Spatiotemporal analysis of water quality in Lake Titicaca using in situ physicochemical parameters and machine learning predictive models
摘要
The progressive degradation of water quality in Lake Titicaca, driven primarily by untreated wastewater discharges, diffuse agricultural runoff, and urban expansion, poses increasing risks to ecosystem integrity and public health. This study presents a hybrid framework integrating multi-campaign in situ monitoring (2011–2024), descriptive spatial mapping via Inverse Distance Weighting (IDW), and machine-learning regression to model two policy-relevant indicators: chlorophyll-a (Chl-a) and dissolved oxygen (DO).
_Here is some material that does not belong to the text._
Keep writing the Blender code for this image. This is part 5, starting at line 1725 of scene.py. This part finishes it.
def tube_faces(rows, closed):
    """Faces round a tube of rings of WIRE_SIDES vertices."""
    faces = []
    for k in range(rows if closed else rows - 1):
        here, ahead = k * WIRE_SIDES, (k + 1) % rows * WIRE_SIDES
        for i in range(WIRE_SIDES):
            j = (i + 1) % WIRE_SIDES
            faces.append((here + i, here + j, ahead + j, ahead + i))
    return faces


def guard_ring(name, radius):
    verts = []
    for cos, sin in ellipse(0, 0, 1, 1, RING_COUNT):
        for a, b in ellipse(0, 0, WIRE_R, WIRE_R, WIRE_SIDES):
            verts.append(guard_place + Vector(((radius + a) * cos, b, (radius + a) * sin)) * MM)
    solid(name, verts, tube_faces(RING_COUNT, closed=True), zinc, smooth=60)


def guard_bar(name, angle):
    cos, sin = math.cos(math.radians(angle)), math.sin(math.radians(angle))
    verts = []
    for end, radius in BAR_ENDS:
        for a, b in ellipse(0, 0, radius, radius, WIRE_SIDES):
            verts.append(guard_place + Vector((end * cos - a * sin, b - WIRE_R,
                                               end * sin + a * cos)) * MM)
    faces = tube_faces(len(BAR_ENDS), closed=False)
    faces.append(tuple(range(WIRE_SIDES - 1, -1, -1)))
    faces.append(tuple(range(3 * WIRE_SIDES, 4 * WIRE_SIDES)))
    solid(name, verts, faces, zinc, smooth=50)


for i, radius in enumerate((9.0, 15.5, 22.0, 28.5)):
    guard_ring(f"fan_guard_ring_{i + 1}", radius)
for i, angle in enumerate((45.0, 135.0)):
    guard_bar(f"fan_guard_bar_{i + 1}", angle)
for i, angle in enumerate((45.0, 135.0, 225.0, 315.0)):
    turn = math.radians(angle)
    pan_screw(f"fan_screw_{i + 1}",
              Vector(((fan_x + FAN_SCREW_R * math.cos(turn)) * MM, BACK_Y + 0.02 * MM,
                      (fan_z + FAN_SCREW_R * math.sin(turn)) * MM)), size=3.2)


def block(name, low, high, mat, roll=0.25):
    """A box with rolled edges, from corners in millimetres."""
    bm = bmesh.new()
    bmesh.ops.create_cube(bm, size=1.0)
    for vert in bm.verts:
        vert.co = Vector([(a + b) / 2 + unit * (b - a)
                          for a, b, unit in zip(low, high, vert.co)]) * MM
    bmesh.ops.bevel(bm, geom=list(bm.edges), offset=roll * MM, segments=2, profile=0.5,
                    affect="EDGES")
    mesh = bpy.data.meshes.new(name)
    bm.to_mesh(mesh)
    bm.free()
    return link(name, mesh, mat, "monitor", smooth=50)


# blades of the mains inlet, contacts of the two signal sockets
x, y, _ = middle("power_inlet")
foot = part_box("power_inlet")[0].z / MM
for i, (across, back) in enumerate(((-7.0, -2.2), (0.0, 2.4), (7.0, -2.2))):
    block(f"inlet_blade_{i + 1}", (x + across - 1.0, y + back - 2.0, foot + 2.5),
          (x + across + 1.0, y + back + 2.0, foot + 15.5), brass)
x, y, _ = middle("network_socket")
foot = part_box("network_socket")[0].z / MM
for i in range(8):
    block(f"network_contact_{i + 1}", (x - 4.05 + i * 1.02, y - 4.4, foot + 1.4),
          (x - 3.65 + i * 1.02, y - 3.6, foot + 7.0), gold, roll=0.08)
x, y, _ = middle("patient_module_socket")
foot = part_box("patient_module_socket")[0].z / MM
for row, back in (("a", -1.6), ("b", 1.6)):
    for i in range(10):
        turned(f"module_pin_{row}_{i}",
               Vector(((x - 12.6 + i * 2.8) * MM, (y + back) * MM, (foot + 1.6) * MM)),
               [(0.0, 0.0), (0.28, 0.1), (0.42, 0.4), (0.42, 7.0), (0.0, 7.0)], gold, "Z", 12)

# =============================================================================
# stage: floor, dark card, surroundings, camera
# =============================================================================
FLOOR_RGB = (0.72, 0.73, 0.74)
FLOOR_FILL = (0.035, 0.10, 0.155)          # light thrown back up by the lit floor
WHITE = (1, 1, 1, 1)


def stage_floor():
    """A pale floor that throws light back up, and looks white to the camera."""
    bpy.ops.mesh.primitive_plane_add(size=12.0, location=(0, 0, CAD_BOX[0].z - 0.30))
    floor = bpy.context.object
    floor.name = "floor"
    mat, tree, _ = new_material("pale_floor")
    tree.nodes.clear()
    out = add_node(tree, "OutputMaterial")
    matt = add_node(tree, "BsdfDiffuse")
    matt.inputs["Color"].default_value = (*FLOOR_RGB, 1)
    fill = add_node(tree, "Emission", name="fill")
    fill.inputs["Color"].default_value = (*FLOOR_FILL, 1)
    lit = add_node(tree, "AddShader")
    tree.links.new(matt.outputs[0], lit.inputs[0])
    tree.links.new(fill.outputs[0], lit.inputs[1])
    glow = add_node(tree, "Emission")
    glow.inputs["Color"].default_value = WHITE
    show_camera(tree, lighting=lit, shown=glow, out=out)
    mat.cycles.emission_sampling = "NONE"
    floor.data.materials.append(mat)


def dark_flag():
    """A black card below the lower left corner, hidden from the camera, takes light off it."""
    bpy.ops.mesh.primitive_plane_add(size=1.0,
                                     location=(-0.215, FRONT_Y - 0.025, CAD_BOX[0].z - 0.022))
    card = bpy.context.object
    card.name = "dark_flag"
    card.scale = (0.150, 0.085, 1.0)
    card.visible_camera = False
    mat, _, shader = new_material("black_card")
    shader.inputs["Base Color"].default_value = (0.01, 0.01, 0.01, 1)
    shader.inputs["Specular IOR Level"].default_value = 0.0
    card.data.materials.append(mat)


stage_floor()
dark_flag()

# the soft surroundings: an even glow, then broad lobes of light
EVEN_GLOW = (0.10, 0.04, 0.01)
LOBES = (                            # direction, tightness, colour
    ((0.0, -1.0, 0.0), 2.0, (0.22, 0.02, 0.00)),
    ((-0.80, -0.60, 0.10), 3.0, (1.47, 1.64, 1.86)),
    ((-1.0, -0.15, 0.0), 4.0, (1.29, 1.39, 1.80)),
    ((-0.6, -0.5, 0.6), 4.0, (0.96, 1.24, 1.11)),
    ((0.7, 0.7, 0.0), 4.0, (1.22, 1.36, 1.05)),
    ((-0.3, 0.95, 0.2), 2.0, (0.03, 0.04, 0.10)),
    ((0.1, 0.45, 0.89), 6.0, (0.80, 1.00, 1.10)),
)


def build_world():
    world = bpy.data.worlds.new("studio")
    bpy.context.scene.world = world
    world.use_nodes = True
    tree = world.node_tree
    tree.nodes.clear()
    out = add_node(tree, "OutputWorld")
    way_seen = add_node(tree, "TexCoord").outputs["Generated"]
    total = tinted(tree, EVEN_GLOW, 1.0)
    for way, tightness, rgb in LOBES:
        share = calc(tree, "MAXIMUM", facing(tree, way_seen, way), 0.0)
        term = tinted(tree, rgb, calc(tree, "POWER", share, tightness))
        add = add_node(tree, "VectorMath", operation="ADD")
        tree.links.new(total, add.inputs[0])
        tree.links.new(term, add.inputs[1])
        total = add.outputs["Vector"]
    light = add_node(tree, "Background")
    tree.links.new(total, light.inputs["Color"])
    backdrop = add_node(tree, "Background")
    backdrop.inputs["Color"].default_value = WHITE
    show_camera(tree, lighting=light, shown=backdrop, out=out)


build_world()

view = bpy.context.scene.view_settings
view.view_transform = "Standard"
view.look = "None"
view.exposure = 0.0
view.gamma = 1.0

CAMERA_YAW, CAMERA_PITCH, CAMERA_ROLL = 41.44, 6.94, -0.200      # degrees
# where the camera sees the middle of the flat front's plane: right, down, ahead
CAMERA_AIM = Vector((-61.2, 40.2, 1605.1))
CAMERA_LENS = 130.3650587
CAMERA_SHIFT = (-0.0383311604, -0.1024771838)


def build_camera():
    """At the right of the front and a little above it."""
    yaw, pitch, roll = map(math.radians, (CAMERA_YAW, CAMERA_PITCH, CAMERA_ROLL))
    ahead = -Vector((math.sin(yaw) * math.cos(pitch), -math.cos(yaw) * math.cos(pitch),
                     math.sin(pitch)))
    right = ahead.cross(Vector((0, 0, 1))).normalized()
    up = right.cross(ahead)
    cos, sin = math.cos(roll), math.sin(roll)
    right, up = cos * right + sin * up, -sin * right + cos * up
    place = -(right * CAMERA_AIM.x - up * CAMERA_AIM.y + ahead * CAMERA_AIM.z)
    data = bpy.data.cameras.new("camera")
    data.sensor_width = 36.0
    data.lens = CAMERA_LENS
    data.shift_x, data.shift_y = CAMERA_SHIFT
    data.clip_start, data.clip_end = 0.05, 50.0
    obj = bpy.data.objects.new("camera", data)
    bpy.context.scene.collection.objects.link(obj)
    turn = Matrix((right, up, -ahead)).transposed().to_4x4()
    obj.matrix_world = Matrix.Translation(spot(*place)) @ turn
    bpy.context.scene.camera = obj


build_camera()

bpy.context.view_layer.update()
Four algorithms were benchmarked under grouped tenfold cross-validation to reduce spatial leakage: Random Forest, XGBoost, LightGBM, and an artificial neural network (MLP). XGBoost achieved the best out-of-fold performance for both targets, reaching mean R2 = 0.92 for Chl-a (testing MAPE = 10.89%) and mean R2 = 0.96 for DO (testing RMSE = 0.12 mg/L, MAE = 0.08 mg/L, MAPE = 1.25%), with small Train–Test gaps indicating good generalization. Spatiotemporal mapping and distributional analyses consistently identified persistent eutrophication pressure in Puno Bay and the Minor Lake, expressed as recurrent elevated Chl-a and localized low-DO events. Overall, the proposed workflow provides a transparent and scalable decision-support tool for monitoring design and targeted management in high-altitude Andean lakes under increasing anthropogenic pressure.